DATA EXCERPT –
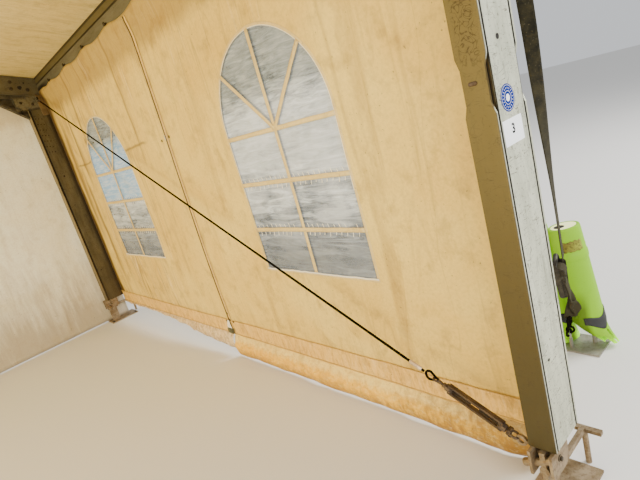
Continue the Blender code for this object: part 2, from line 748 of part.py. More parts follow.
def link_step():
    """Distance between the middles of two eyes that hang in each other,
    square to each other, so that their bars just touch."""
    inner = (EYE_RING - EYE_BAR / 2) * cos(pi / EYE_SIDES)
    return 2 * sqrt(inner ** 2 - (EYE_BAR / 2) ** 2) - FIT


def flat_ring(name, frame, along, flat):
    """A ring around the line, upright or lying across the upright plane."""
    inner = EYE_RING - EYE_BAR / 2
    loops = [circle(along, 0, EYE_RING + EYE_BAR / 2, EYE_SIDES), circle(along, 0, inner, EYE_SIDES)]
    half = EYE_BAR / 2
    if flat:
        return sweep(name, loops, lambda u, v: frame @ Vector((u, v, -half)),
                     lambda u, v: frame @ Vector((u, v, half)))
    return sweep(name, loops, lambda u, v: frame @ Vector((u, -half, v)),
                 lambda u, v: frame @ Vector((u, half, v)))


def buckle_start(length):
    """Where the turnbuckle's upper eye sits, along the line from the top."""
    foot_ring = length - link_step()
    return foot_ring - 2 * BUCKLE_ROD - BUCKLE_BODY - 2 * EYE_RING


def brace_wire(finish):
    top, low = brace_ends()
    frame = line_frame(top, low)
    length = (low - top).length
    first = link_step()
    last = buckle_start(length) - link_step()
    wire = rod("brace_wire", frame @ Vector((first + EYE_RING, 0, 0)),
               frame @ Vector((last - EYE_RING, 0, 0)), WIRE_RADIUS, 8, finish)
    return join(wire, flat_ring("upper_loop", frame, first, True), flat_ring("lower_loop", frame, last, True))


def turnbuckle(finish):
    top, low = brace_ends()
    frame = line_frame(top, low)
    length = (low - top).length
    upper_eye = buckle_start(length)
    body0 = upper_eye + EYE_RING + BUCKLE_ROD
    body1 = body0 + BUCKLE_BODY
    lower_eye = length - link_step()
    half = BUCKLE_THICK / 2
    body_outline = [(body0, -BUCKLE_SLOT_HALF), (body0 + BUCKLE_BOSS / 2, -BUCKLE_HALF),
                    (body1 - BUCKLE_BOSS / 2, -BUCKLE_HALF), (body1, -BUCKLE_SLOT_HALF),
                    (body1, BUCKLE_SLOT_HALF), (body1 - BUCKLE_BOSS / 2, BUCKLE_HALF),
                    (body0 + BUCKLE_BOSS / 2, BUCKLE_HALF), (body0, BUCKLE_SLOT_HALF)]
    slot = rectangle(body0 + BUCKLE_BOSS, body1 - BUCKLE_BOSS, -BUCKLE_SLOT_HALF, BUCKLE_SLOT_HALF)
    body = sweep("turnbuckle", [body_outline, slot], lambda u, v: frame @ Vector((u, -half, v)),
                 lambda u, v: frame @ Vector((u, half, v)), finish)
    third = (BUCKLE_BODY - 2 * BUCKLE_BOSS) / 3
    upper_rod = rod("upper_rod", frame @ Vector((upper_eye + EYE_RING, 0, 0)),
                    frame @ Vector((body0 + BUCKLE_BOSS + third, 0, 0)), BUCKLE_ROD_RADIUS, 8)
    lower_rod = rod("lower_rod", frame @ Vector((body1 - BUCKLE_BOSS - third, 0, 0)),
                    frame @ Vector((lower_eye - EYE_RING, 0, 0)), BUCKLE_ROD_RADIUS, 8)
    return join(body, upper_rod, lower_rod, flat_ring("upper_eye", frame, upper_eye, False),
                flat_ring("lower_eye", frame, lower_eye, True))


# Guy strap and anchor, at the front right

def guy_line():
    top = guy_eye_centre()
    low = Vector((ANCHOR_X, ANCHOR_Y, ANCHOR_EYE_Z))
    return top, low


def guy_strap(finish):
    """Webbing that twists on its way down, a ratchet and a hook below."""
    top, low = guy_line()
    frame = line_frame(top, low)
    length = (low - top).length
    begin = link_step()
    end = length - link_step()
    ratchet0 = length * RATCHET_PLACE - RATCHET_LENGTH / 2
    ratchet1 = ratchet0 + RATCHET_LENGTH
    span = ratchet0 + RATCHET_LENGTH / 4 - begin - EYE_RING
    points = []
    faces = []
    for step in range(STRAP_STEPS + 1):
        share = step / STRAP_STEPS
        turn = STRAP_TWIST * share
        wide = Vector((0, cos(turn), sin(turn))) * (STRAP_WIDTH / 2)
        thick = Vector((0, -sin(turn), cos(turn))) * (STRAP_THICK / 2)
        centre = Vector((begin + EYE_RING + span * share, 0, 0))
        ring = [centre + wide + thick, centre - wide + thick, centre - wide - thick, centre + wide - thick]
        points += [frame @ point for point in ring]
        if step:
            base = 4 * step
            faces += [(base - 4 + i, base - 4 + (i + 1) % 4, base + (i + 1) % 4, base + i) for i in range(4)]
    faces += [(3, 2, 1, 0), tuple(range(4 * STRAP_STEPS, 4 * STRAP_STEPS + 4))]
    webbing = new_object("guy_strap", points, faces, finish)
    wide = RATCHET_WIDTH / 2
    thick = RATCHET_THICK / 2
    turned = frame @ Matrix.Rotation(STRAP_TWIST, 4, "X")
    ratchet = sweep("ratchet", [rectangle(-wide, wide, -thick, thick)],
                    lambda u, v: turned @ Vector((ratchet0, u, v)),
                    lambda u, v: turned @ Vector((ratchet1, u, v)))
    hook_rod = rod("hook_rod", frame @ Vector((ratchet1 - EYE_RING, 0, 0)),
                   frame @ Vector((end - EYE_RING, 0, 0)), EYE_BAR / 2, 8)
    return join(webbing, ratchet, hook_rod, flat_ring("upper_loop", frame, begin, True),
                flat_ring("lower_loop", frame, end, True))


def cover_axis(y):
    return Vector((COVER_X, y, ANCHOR_PLATE_THICK + FIT)), Vector((COVER_X, y + COVER_LEAN, COVER_HEIGHT))


def ground_anchor(finish):
    """Plate on the ground, an eye for the hook and the heads of two stakes."""
    half_length = COVER_STEP + COVER_RADIUS - ANCHOR_PLATE_EDGE
    plate = box("ground_anchor", (ANCHOR_X - ANCHOR_PLATE_IN, COVER_X + COVER_RADIUS - ANCHOR_PLATE_EDGE),
                (COVER_MIDDLE - half_length, COVER_MIDDLE + half_length),
                (0, ANCHOR_PLATE_THICK), finish)
    top, low = guy_line()
    pieces = [flat_ring("anchor_eye", line_frame(top, low), (low - top).length, False),
              box("anchor_shank", (low.x - EYE_BAR, low.x + EYE_BAR),
                  (low.y - EYE_BAR / 2 + FIT, low.y + EYE_BAR / 2 - FIT),
                  (ANCHOR_PLATE_THICK / 2, low.z - EYE_RING))]
    for y in COVER_Y:
        pieces.append(rod("stake", (COVER_X, y, ANCHOR_PLATE_THICK / 2),
                          (COVER_X, y, COVER_HEIGHT / 4), STAKE_RADIUS))
    return join(plate, *pieces)


def cover_tube(y, finish):
    """An upright tube, open below, with a lid that has a round hole."""
    low, high = cover_axis(y)
    inner = COVER_RADIUS - COVER_WALL
    lid = 1 - COVER_WALL / (high.z - low.z)
    rings = [(COVER_RADIUS, 0), (COVER_RADIUS, 1), (COVER_TOP_HOLE, 1), (COVER_TOP_HOLE, lid),
             (inner, lid), (inner, 0)]
    points = []
    faces = []
    for index, (radius, share) in enumerate(rings):
        centre = low.lerp(high, share)
        points += [centre + Vector((u, v, 0)) for u, v in circle(0, 0, radius, COVER_SIDES)]
        here = index * COVER_SIDES
        there = (index + 1) % len(rings) * COVER_SIDES
        for side in range(COVER_SIDES):
            turned = (side + 1) % COVER_SIDES
            faces.append((here + side, here + turned, there + turned, there + side))
    return new_object("stake_covers", points, faces, finish)


def stake_covers(finish):
    """Two tubes over the stakes, side by side and joined where they touch."""
    covers = [cover_tube(y, finish) for y in COVER_Y]
    gap = COVER_STEP - COVER_RADIUS + COVER_WALL / 2
    low, high = cover_axis(COVER_MIDDLE)
    start, end = COVER_SEAM
    seam = sweep("seam", [rectangle(-COVER_RADIUS / 4, COVER_RADIUS / 4, -gap, gap)],
                 lambda u, v: low.lerp(high, start) + Vector((u, v, 0)),
                 lambda u, v: low.lerp(high, end) + Vector((u, v, 0)))
    return join(covers[0], seam, covers[1])


def build():
    start_clean()
    aluminium = material("mill aluminium", (0.52, 0.52, 0.47), 0.45, 1.0)
    steel = material("galvanised steel", (0.32, 0.30, 0.26), 0.55, 1.0)
    canvas = material("coated tent fabric", (0.68, 0.55, 0.34), 0.55)
    clear = material("clear window film", (0.85, 0.88, 0.90), 0.12, 0.0, 0.3)
    webbing = material("olive webbing", (0.07, 0.06, 0.04), 0.85)
    neon = material("bright plastic tube", (0.42, 0.80, 0.04), 0.45)

    at_corners(leg(aluminium), "leg")
    at_corners(rafter(aluminium), "rafter")
    at_corners(eave_bracket(steel), "eave_bracket")
    at_corners(foot(steel), "foot")
    at_ends(ridge_bracket(steel), "ridge_bracket")
    at_sides(eave_purlin(aluminium), "eave_purlin")
    at_sides(mid_purlin(aluminium), "mid_purlin")
    ridge_purlin(aluminium)

    roof_sheet(canvas)
    at_corners(wall_panel(canvas), "wall_panel")
    at_corners(window_film(clear), "window_film")
    rear_y = FRAME_BACK + FIT
    edge = HALF_SPAN - FIT
    gable_panel("rear_right_gable_panel", POST_PLACE + FIT, edge, WALL_BOTTOM, rear_y, canvas)
    gable_panel("rear_middle_gable_panel", -POST_PLACE, POST_PLACE, WALL_BOTTOM, rear_y, canvas)
    gable_panel("rear_left_gable_panel", -edge, -POST_PLACE - FIT, WALL_BOTTOM, rear_y, canvas)
    gable_panel("front_gable_panel", -edge, edge, LEG_TOP, -rear_y - SHEET, canvas)
    gable_post("rear_right_gable_post", POST_PLACE, aluminium)
    gable_post("rear_left_gable_post", -POST_PLACE, aluminium)

    at_sides(brace_wire(steel), "brace_wire")
    at_sides(turnbuckle(steel), "turnbuckle")
    at_corners(guy_strap(webbing), "guy_strap")
    at_corners(ground_anchor(steel), "ground_anchor")
    at_corners(stake_covers(neon), "stake_covers")


build()
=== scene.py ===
from math import cos, exp, hypot, pi, radians, sin, sqrt, tan

import bmesh
import bpy
from mathutils import Matrix, Vector, noise


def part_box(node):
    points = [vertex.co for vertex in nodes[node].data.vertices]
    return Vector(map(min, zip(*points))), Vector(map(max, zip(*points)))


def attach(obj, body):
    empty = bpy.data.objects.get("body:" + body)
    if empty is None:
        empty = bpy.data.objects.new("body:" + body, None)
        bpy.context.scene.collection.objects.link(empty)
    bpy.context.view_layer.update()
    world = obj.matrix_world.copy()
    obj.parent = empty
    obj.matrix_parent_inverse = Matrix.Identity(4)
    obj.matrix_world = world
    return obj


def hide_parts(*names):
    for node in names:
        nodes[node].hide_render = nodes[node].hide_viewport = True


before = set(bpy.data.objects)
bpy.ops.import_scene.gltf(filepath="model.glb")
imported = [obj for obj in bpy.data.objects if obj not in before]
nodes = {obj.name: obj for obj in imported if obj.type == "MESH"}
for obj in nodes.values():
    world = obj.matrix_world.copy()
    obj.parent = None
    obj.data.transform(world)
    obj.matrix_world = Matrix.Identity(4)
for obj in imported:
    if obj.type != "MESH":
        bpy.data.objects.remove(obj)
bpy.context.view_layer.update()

# Where the frame stands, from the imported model. The right side is X > 0 and the open front is Y < 0.
LEG_LOW, LEG_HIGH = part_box("front_right_leg")
FRONT_FACE = LEG_LOW.y                          # the face of the front legs that looks out of the tent
REAR_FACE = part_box("rear_right_leg")[0].y       # the same face of the rear legs, looking into the tent
PURLIN_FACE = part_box("right_eave_purlin")[0].x  # the face that the wall's upper edge laps
PITCH = radians(15.0)
SHEET = 0.002                                   # thickness of the coated fabric

# The side wall: hooked to the eave purlin, laced at the middle of the bay.
WALL_X = 4.985
WALL_END = 2.446
WALL_FOOT = 0.190
HEM_FOOT, HEM_TOP = 0.188, 0.314
SKIRT_FOOT, SKIRT_TOP = 0.0095, 0.198
HOOK_STEP = 0.560
HOOK_FIRST = 0.275
HOOK_HEIGHT = 2.600
SAG_HEIGHT = 2.576                              # of the wall's edge halfway between two hooks
WINDOW_MIDDLE = 1.250
WINDOW_HALF = 0.461
WINDOW_SILL = 0.803
WINDOW_SPRING = 1.655
WINDOW_HUB = 1.620
WINDOW_BARS = (1.063, 1.344, WINDOW_HUB)
BAR_WIDTH = 0.024
FOLD_STEP = 0.042                               # between the small folds of a window's film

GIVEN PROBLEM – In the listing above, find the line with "roof_sheet(canvas)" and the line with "obj.data.transform(world)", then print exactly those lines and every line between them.

SOLUTION FOR THIS EXERCISE –
    roof_sheet(canvas)
    at_corners(wall_panel(canvas), "wall_panel")
    at_corners(window_film(clear), "window_film")
    rear_y = FRAME_BACK + FIT
    edge = HALF_SPAN - FIT
    gable_panel("rear_right_gable_panel", POST_PLACE + FIT, edge, WALL_BOTTOM, rear_y, canvas)
    gable_panel("rear_middle_gable_panel", -POST_PLACE, POST_PLACE, WALL_BOTTOM, rear_y, canvas)
    gable_panel("rear_left_gable_panel", -edge, -POST_PLACE - FIT, WALL_BOTTOM, rear_y, canvas)
    gable_panel("front_gable_panel", -edge, edge, LEG_TOP, -rear_y - SHEET, canvas)
    gable_post("rear_right_gable_post", POST_PLACE, aluminium)
    gable_post("rear_left_gable_post", -POST_PLACE, aluminium)

    at_sides(brace_wire(steel), "brace_wire")
    at_sides(turnbuckle(steel), "turnbuckle")
    at_corners(guy_strap(webbing), "guy_strap")
    at_corners(ground_anchor(steel), "ground_anchor")
    at_corners(stake_covers(neon), "stake_covers")


build()
=== scene.py ===
from math import cos, exp, hypot, pi, radians, sin, sqrt, tan

import bmesh
import bpy
from mathutils import Matrix, Vector, noise


def part_box(node):
    points = [vertex.co for vertex in nodes[node].data.vertices]
    return Vector(map(min, zip(*points))), Vector(map(max, zip(*points)))


def attach(obj, body):
    empty = bpy.data.objects.get("body:" + body)
    if empty is None:
        empty = bpy.data.objects.new("body:" + body, None)
        bpy.context.scene.collection.objects.link(empty)
    bpy.context.view_layer.update()
    world = obj.matrix_world.copy()
    obj.parent = empty
    obj.matrix_parent_inverse = Matrix.Identity(4)
    obj.matrix_world = world
    return obj


def hide_parts(*names):
    for node in names:
        nodes[node].hide_render = nodes[node].hide_viewport = True


before = set(bpy.data.objects)
bpy.ops.import_scene.gltf(filepath="model.glb")
imported = [obj for obj in bpy.data.objects if obj not in before]
nodes = {obj.name: obj for obj in imported if obj.type == "MESH"}
for obj in nodes.values():
    world = obj.matrix_world.copy()
    obj.parent = None
    obj.data.transform(world)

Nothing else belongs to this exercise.